In the process, Abood – a Miami-based managing director for Avison Young, a global commercial real estate firm – will continue to make use of her academic specialty: marketing. 

“I want corporate America to see a resume come from one of our graduates and say, ‘Florida State University’s College of Business – good roots,’” Abood said. “I think we could up the ante on that, and that’s something I'd like to dive into this year.”

         -- Pete Reinwald

A ‘distinguished record’

As chair, Abood succeeds Brett Lindquist (BS Finance & Real Estate '83), another Alumni Hall of Fame member, who ended his term in May. Lindquist achieved his two primary objectives: goal-breaking fundraising for the college and the groundbreaking of Legacy Hall, the college’s future home. He will remain on the board’s executive committee as the immediate past chair.

Among other tasks, the Board of Governors advises the college and its strategic priorities, stimulates financial support of the college and sponsors signature events such as the alumni and faculty halls of fame, plus celebrations of student awards and scholarships. It meets twice a year and includes 32 members, plus a 19-person executive committee, all volunteer alumni or friends of the college.

“The Board of Governors serves as a collective and effective sounding board, supporter and champion of the College of Business,” Hartline said. “We welcome Donna as board chair and look forward to her leadership. Her distinguished record of engagement, high energy and generosity on behalf of the college makes her a perfect choice to lead the board."

FSU has come a long way since Abood arrived on campus as a freshman in the late 1970s. The university has doubled its enrollment to about 45,000 students, with a Top 20 ranking among public schools, and the College of Business now boasts multiple programs in the Top 25, including two in the Top 5.

Having attended a small, private high school, Abood initially found FSU’s 22,000 enrollment daunting. Yet she soon didn't feel far from home.

“The university somehow managed to generate a feeling of warmth and family,” she said. “My greatest time of growth and happiness was when I was a student at Florida State.”

The example of her father, developer Richard Abood, inspired her strong interest in real estate and development, so much so that she earned her real estate license at age 18. 

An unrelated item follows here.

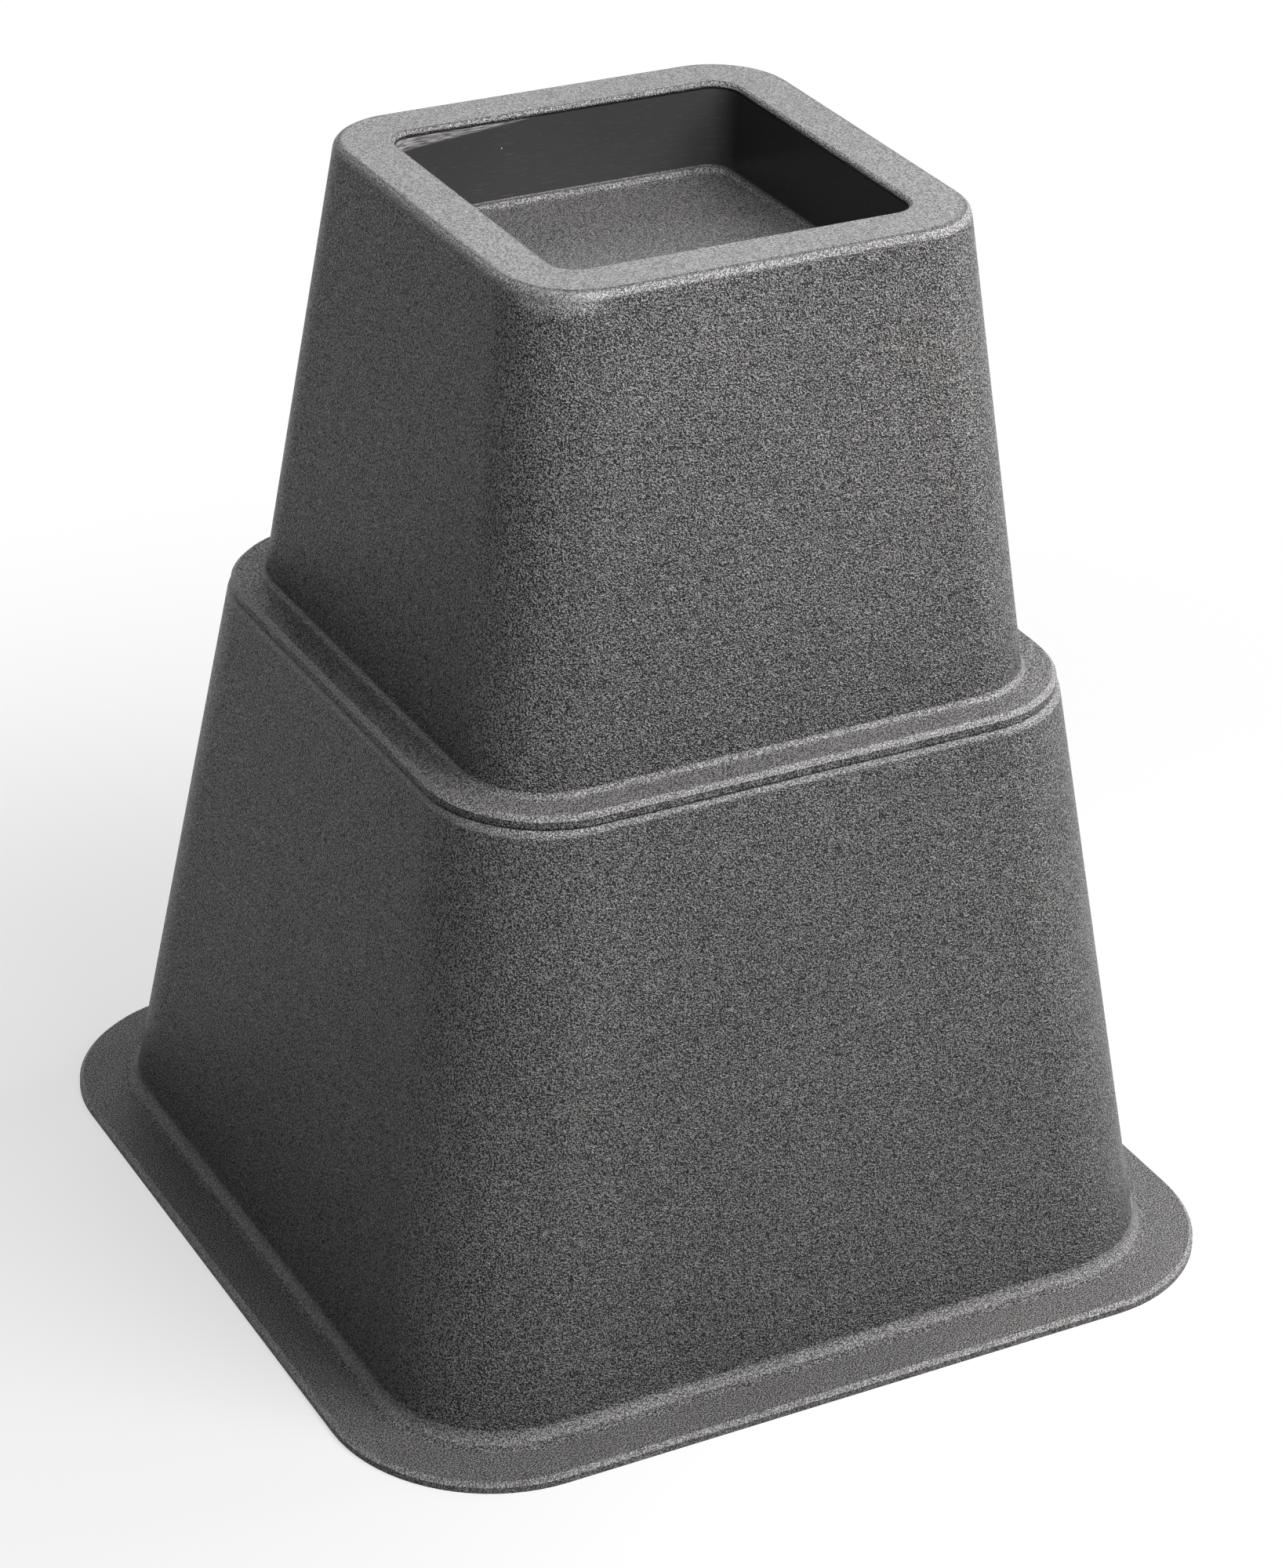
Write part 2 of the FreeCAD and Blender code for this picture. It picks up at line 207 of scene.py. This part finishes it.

Her father passed in April at age 95. She called him a “self-made businessman who worked hard to ultimately be at the top of many in his industry while doing great things for his family and his community. He’s always been the greatest influence in my life.”

She also credits FSU. Her marketing degree proved beneficial for work in commercial real estate while she represented companies in pursuit of their corporate office-space needs, and she continues to use it to tout Avison Young's services and success.

Her 39-year career includes the launch, growth and sale of her own real-estate firm, Abood & Associates, and numerous awards and honors including chairman of the Beacon Council, the official economic development organization for Miami-Dade County. She also has been honored as an “Ultimate CEO” by the South Florida Business Journal, an inductee into the Real Estate Forum’s National Women of Influence Hall of Fame and the first woman managing director of an Avison Young office.

A ‘love for the university’

For decades, Abood has maintained a presence at FSU, particularly as a donor, supporter, former member of the FSU Foundation Board of Trustees and the former executive-board member and chair of the FSU Real Estate Center. Her gifts include the Donna Abood Endowed Fund for Leadership in Real Estate, and she has sponsored numerous Kislak Market Strategies forums and Real Estate TRENDS conferences. She also heavily recruits graduates from the College of Business.

“It’s my love for the university,” Abood said about her continued FSU support and activity. “My life has always been around Florida State, and the fellow alumni I work with have accentuated that.”

“I love my fellow board members,” she added. “I love the people I meet on campus. I love the professors – their dedication and commitment – and I love the special culture at Florida State.”